Him: You're hot and have a great ass
Me: Tell me something I don't know
Him: ahhh........uhm....

Creativity is key.

Oh, and I think I deserve a cut of the $20. Thanks (you know who you are).

To heel or not to heel?
I went out on Saturday night sans high heels. Was wierd.
Must have been the first time I've done that since that night in 1995.
It wasn't as bad as I thought it would be.

Oh, and wedges still suck in case anyone forgot I hate them.

Two little make-ed overs
I never watch Idol. Really, I don't. But after the exhaustion of a sunned up, beached out, relaxing weekend, I couldn't do a thing last night and watched it.
That Kate chick.......who the fuck does she think she is?? Minnie Mouse??
What was with that Mascara?
And it's not even really her fault. It's the make-up artist's fault.

That Emily chick actually gave me tingles from the Bodyguard song. She brought it home after that abysmal Britney number.

And the idea on my head at the moment is:
What is the deal with these Australian reality hosts going from pallid brunettes to tanned up blondes.
Take a look peeps....
Now Gretel reminds of that Wildenstein character. Normal to Alien. The hair, the pulled back skin...a little too close in this pic and scary.

And Kyle...he has progressively gotten blonder as the show has progressed. It's quite funny.
I am yet to track down a pic of Kyle in after mode. But believe me, when I find it, he's gonna get it.

Wednesday, November 09, 2005

Why did no one ever notice...

Why is that no one noticed that J-Lo sounded a lot like Jell-O?

She was Gigli-ing it all over the place...

Look at that butt!
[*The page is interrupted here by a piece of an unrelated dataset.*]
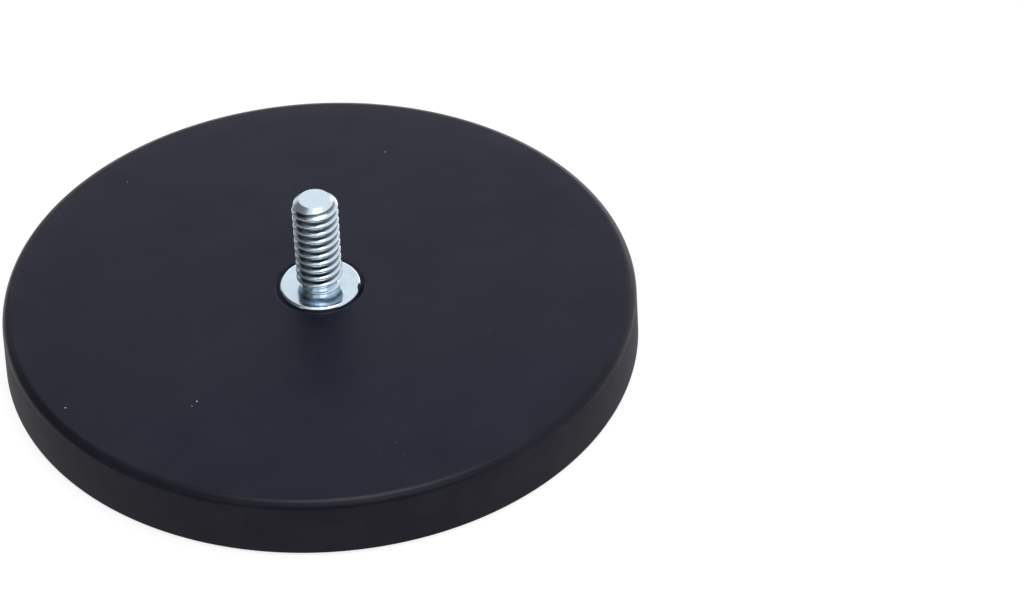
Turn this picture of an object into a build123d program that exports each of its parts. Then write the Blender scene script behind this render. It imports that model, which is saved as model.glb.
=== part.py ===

Massif

Sunday, November 06, 2005

Something happy for a change

Before I even start this Blog entry, you have to know I'm one of the happiest people you will ever meet.

By happy I mean I love to laugh and I'll do anything to achieve it. People often note how I laugh randomly at things they can't see as funny. I just like to look at situations in a different way. That's why you or they don't get it.

I'm not judgemental either, but it will take too long to explain and... if you don't get the other thing you won't see it either.

So lately, there has been a bit of an uproar that I am particularly aggressive when it comes to my blog. It don't got to do with the fact that I am angry. It got to do with people being silly about life.

My pet "these really get my goat" are:

  • bullshit,
  • taking things a little too serious,
  • crap and
  • fakers.
Just be honest, it's so much easier and it just gets everything out in the open. All my blog entries have got to do with my pet hates.

For me, they are funny. I realise something others don't and that's pretty much all there is to it.

Next time you read my blog, if you do, think about it from that crazy angle from the ninth dimension, because chances are that's where I'm coming from.

Thursday, November 03, 2005

Visual Abuse

I have a memory from my childhood.

The horror abhors me.

Imagine a beautiful summer day, sitting at Doyles, Watsons Bay, and the sun shining on your face, the wind carressing your skin.

You take in the beautiful boats and the water. Your eyes wander across the beach and then...

These two fat middle aged women appear in your line of vision. They have pallid skin and they aren't wearing swimming costumes. Oh no. They have just taken their shirts off and are sitting on the sand in jeans and bras. Gross bras. Faded bras. Fat hanging over the side bras.

Not only do they sit. They move. They walk up and down the beach looking like this.

This, friends, is VISUAL ABUSE!

Any form of human being revealing or wearing something you don't want to see is abuse. Abuse of the visual kind. It's not pretty, please don't let my eyes in.

It goes for any unsightly fat, zits, scars and fashion combinations.

You know what I mean. Don't be shy. We've got the muffin top, the bad colour pallettes, shorts/high heels/fat legs. You know what I'm talking about Willis!

Shield the eyes peeps, prevent nightmares.